A: Hour of day, B: 2022 worst case load by hour, C: Load increase % to 2030 as calculated from CEC data as shown in Figure 4 above, D: Load increase after adding an extra factor for sensitivity analysis (zero in this run so column D is equal to column C), E: Modeled 2030 worst case load by hour, F: % of cars home by hour as shown in Figure 3 above, G: Number of BEVs available based on the number of households, the assumed percent, and the previous column, H: The energy needed based on the difference between the threshold and the modeled 2030 load, I: The computed discharge rule, J: The resulting load after the EV discharge, K: The percentage change in peak load, L: The energy drawn per EV per hour used in the calculation of total battery draw per EV, M: The threshold, and N: The capacity.

3. Results and Discussion

3.1. Nominal Case

For the values we used in Figure 5 (for just one circuit, # 163), the main results are illustrated graphically in Figure 6.

Figure 6 clearly shows that even though the projection for 2030 is that the circuit load will be well above 90% capacity (the red line), a relatively small number of V2G-capable cars is sufficient to shave the peak (green line).

What is surprising is that the number of V2G-capable EVs necessary to defer an upgrade to a circuit that is already at 90% capacity in 2022 is so small; only 6.9% of the cars that are assumed to belong to households on the circuit. A natural question to ask is what happens if the underlying assumptions were to change. This is discussed in the next subsection.

3.2. Sensitivity Analysis

Even if the load growth is much greater than anticipated by the CEC, the model finds that it would not take massive penetration of BEVs to avoid infrastructure upgrades. Figure 7 shows the results of modeling the impact of assuming that the 2030 load growth is twice as great as the CEC projects.

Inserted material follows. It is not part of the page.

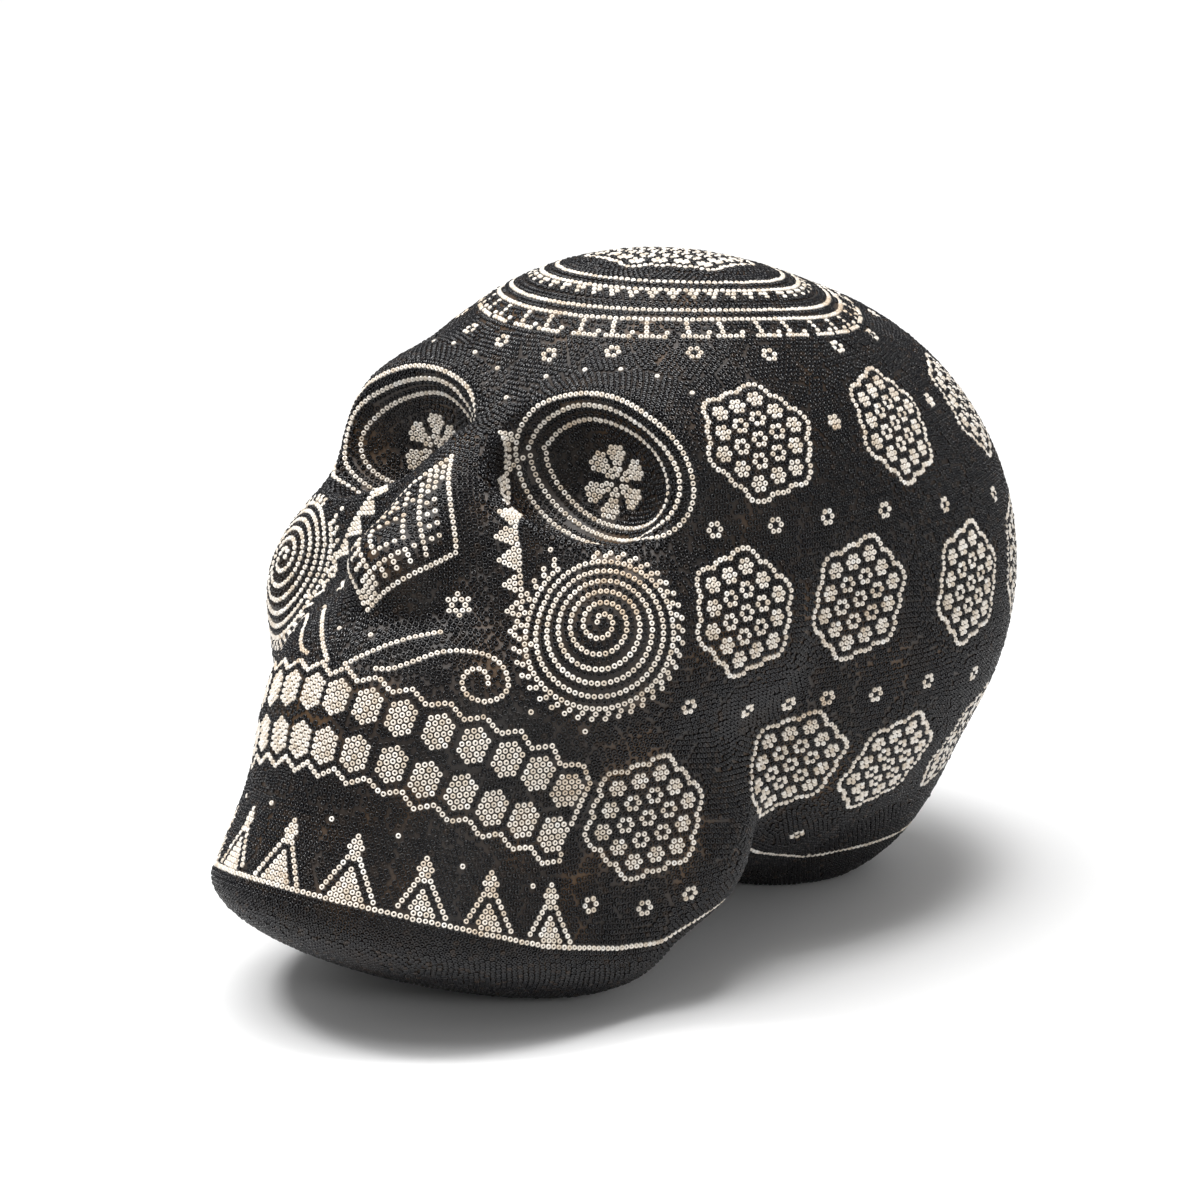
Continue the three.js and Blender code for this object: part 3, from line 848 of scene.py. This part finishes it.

In this case, the projected load would easily exceed the circuit capacity by 2030, but the model predicts that it would take only 22.9% of the vehicles belonging to the households on the circuit acting as DER to hold the circuit at 90% of capacity.

In this case, the projected load would easily exceed the circuit capacity by 2030, but the model predicts that it would take only 22.9% of the vehicles belonging to the households on the circuit acting as DER to hold the circuit at 90% of capacity.

This model was run for all the circuits described in Tables I and II, and the results are shown below in Table III, which shows the minimum fraction of BEVs needed to keep each circuit at the 90% threshold both in the case of the projected CEC load growth and under the assumption that the load growth is twice the CEC expectation.

Clearly, the above results indicate the feasibility of using (just a small fraction of available) EVs as a mobile storage resource, with peak-shaving capabilities that defer the need for costly infrastructure upgrades. As explained above, the model simultaneously solves for the constraints that the bidirectional chargers are not running at more than 100% power and that the cars do not give up more than 30% of battery capacity. The fact that the worst-case battery draw is below 30% for most circuits when modeling the CEC expected load shows that the power requirement, especially around 4 pm, when the smallest number of cars is available, is the limiting factor. When assuming a much larger deficiency by doubling the expected demand growth, the total amount of energy becomes the limiting factor, and the worst-case battery draw is 30% for most circuits.

The results of running the model on the whole county are shown in Figure 8.

In this case, the goal was to hold the load to an arbitrary 4GW just below the 2022 peak load, the intention being to see if using BEVs as a form of VPP could be an alternative to a new transmission line. As the graph in Figure 8 shows, if 2.5% of the cars in San Diego in 2030 were BEVs participating in a VPP, that would be of sufficient capacity to keep the worst-case peak load slightly below the 2022 load. Given the estimated number of cars in San Diego County, this represents about 75,000 BEVs.

4. Conclusions

Several conclusions can be drawn from the results and discussion in Section 3. The most critical is that the amount of DER needed to avoid infrastructural upgrades is consistently low. These circuits were chosen because they were scheduled for upgrades, and they were already loaded near their capacity, implying that the issue was thermal load on the conductors, not some single point of weakness on a specific component.

It is also notable that in most cases, the limiting factor was not the amount of energy it was necessary to draw from the EV batteries; this implies the limiting factor was the power of the EVSE. Therefore, if more powerful EVSE were used, even fewer BEVs would be necessary. It also shows that the load imposed on the BEVs is small compared to routine driving, both in terms of the amount of discharge and the C-rate. In this study, we assumed that the BEVs cannot be discharged faster than 7kW, which, with the assumed 88kWh battery size, corresponds to a discharge rate C of .08. Considering that ordinary driving imposes C-rates in excess of 3, it should be clear that this is a very light load. This should alleviate concerns that using BEVs in this mode would reduce battery life. Also, it should be kept in mind that the usage modeled here represents a hypothetical worst-case day that would occur at most once a year.

With respect to county-wide data, the ability to manage peak load with BEV-based DER has implications not only for future transmission planning, but also for the management of Resource Adequacy (RA) costs for the local Load Serving Entities; in this case, two local CCAs. Building a new transmission line will not reduce their RA costs, but moderating/shaving the peak load will. RA costs are not public data but are reported to reach $60-80/kW/month in the summer. At these rates, the 241MW peak load reduction shown in Figure 8 would be worth on the order of $14,000,000 in a single month to the local CCAs.

In summary then, our study supports the conclusion that EVs and V2X technology have the potential to reduce peak load in the worst-case scenario by discharging just a small amount of the stored battery energy, and avoid costly infrastructure upgrades at the distribution and transmission levels.